* Given material:

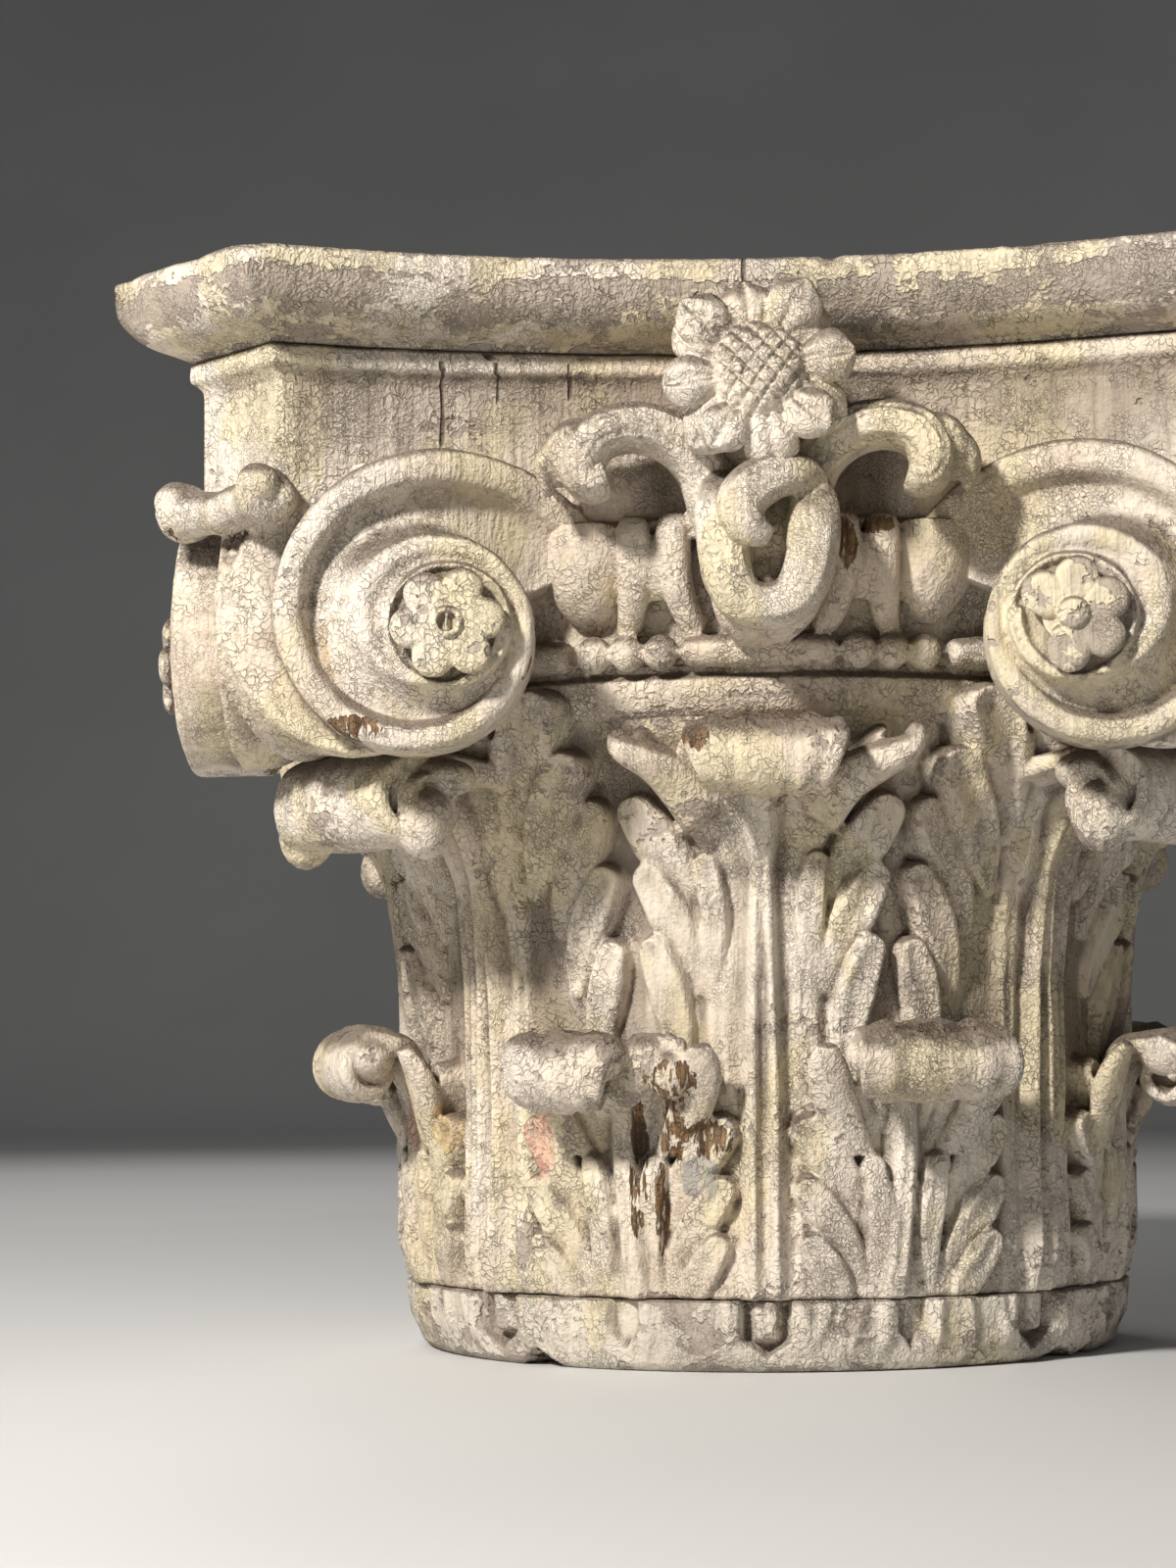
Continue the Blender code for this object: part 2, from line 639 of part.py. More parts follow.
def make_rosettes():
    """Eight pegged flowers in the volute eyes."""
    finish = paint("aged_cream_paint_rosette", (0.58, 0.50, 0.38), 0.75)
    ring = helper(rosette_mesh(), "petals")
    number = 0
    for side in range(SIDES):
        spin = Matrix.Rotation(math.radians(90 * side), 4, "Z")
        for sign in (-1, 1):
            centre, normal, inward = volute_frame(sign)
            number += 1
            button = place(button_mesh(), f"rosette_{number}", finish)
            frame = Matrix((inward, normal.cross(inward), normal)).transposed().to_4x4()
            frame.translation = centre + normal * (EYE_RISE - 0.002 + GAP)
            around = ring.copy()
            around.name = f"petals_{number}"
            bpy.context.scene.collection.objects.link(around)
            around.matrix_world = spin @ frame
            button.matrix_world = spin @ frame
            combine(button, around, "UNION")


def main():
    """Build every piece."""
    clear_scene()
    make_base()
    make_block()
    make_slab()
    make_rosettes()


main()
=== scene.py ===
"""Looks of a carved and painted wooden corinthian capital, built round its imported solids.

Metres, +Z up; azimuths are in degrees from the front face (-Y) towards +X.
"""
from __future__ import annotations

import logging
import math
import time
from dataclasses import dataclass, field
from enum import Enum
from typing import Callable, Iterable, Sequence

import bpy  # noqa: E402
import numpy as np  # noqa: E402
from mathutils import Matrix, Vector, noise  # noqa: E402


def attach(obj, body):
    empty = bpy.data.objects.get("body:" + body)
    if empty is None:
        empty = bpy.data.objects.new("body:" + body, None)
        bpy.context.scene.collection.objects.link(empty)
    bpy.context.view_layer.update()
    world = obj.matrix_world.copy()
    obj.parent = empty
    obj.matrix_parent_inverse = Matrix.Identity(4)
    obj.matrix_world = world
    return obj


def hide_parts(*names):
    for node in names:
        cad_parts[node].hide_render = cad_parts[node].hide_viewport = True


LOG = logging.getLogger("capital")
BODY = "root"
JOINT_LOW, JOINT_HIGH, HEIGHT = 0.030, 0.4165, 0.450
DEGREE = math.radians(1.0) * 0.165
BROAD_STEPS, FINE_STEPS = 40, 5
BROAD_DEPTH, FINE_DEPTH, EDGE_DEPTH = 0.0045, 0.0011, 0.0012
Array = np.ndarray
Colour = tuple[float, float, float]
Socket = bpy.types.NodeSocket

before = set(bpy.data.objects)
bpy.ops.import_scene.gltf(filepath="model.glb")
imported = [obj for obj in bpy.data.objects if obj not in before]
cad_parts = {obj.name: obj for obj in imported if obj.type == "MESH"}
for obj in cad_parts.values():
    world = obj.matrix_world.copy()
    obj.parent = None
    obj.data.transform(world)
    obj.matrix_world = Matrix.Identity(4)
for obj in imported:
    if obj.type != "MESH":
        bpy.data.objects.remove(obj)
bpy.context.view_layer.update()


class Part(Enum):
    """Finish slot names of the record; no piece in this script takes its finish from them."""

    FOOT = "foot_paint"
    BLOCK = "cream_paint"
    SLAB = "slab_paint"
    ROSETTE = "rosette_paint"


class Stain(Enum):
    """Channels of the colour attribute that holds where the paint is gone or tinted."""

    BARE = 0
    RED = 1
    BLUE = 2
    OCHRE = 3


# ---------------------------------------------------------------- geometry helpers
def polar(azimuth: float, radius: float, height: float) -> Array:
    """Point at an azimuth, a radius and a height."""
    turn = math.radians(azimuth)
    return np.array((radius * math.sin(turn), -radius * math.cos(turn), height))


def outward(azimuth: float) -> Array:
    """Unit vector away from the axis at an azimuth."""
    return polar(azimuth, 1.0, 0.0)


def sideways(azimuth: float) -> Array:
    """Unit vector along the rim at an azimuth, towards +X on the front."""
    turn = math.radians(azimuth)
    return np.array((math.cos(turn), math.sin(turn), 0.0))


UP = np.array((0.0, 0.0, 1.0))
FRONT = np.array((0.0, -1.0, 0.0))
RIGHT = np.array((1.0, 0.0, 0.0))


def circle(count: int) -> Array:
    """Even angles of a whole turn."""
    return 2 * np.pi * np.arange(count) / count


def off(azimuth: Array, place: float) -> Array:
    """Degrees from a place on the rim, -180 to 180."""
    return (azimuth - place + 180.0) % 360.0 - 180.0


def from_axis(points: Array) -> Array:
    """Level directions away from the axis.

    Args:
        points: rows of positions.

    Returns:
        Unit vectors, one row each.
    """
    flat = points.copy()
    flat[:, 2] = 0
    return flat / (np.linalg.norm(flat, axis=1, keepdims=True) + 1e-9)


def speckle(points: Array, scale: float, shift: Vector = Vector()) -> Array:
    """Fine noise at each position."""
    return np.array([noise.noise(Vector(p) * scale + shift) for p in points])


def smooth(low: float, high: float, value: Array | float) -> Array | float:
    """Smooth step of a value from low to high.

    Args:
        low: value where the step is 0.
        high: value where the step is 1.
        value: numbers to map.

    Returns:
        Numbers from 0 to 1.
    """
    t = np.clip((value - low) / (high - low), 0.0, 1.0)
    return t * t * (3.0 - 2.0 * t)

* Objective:
From the line containing "button.matrix_world = spin" down to the line containing "before = set(bpy.data.objects)" in the material above, reproduce every line exactly, including the two end lines.

* Exercise output:
            button.matrix_world = spin @ frame
            combine(button, around, "UNION")


def main():
    """Build every piece."""
    clear_scene()
    make_base()
    make_block()
    make_slab()
    make_rosettes()


main()
=== scene.py ===
"""Looks of a carved and painted wooden corinthian capital, built round its imported solids.

Metres, +Z up; azimuths are in degrees from the front face (-Y) towards +X.
"""
from __future__ import annotations

import logging
import math
import time
from dataclasses import dataclass, field
from enum import Enum
from typing import Callable, Iterable, Sequence

import bpy  # noqa: E402
import numpy as np  # noqa: E402
from mathutils import Matrix, Vector, noise  # noqa: E402


def attach(obj, body):
    empty = bpy.data.objects.get("body:" + body)
    if empty is None:
        empty = bpy.data.objects.new("body:" + body, None)
        bpy.context.scene.collection.objects.link(empty)
    bpy.context.view_layer.update()
    world = obj.matrix_world.copy()
    obj.parent = empty
    obj.matrix_parent_inverse = Matrix.Identity(4)
    obj.matrix_world = world
    return obj


def hide_parts(*names):
    for node in names:
        cad_parts[node].hide_render = cad_parts[node].hide_viewport = True


LOG = logging.getLogger("capital")
BODY = "root"
JOINT_LOW, JOINT_HIGH, HEIGHT = 0.030, 0.4165, 0.450
DEGREE = math.radians(1.0) * 0.165
BROAD_STEPS, FINE_STEPS = 40, 5
BROAD_DEPTH, FINE_DEPTH, EDGE_DEPTH = 0.0045, 0.0011, 0.0012
Array = np.ndarray
Colour = tuple[float, float, float]
Socket = bpy.types.NodeSocket

before = set(bpy.data.objects)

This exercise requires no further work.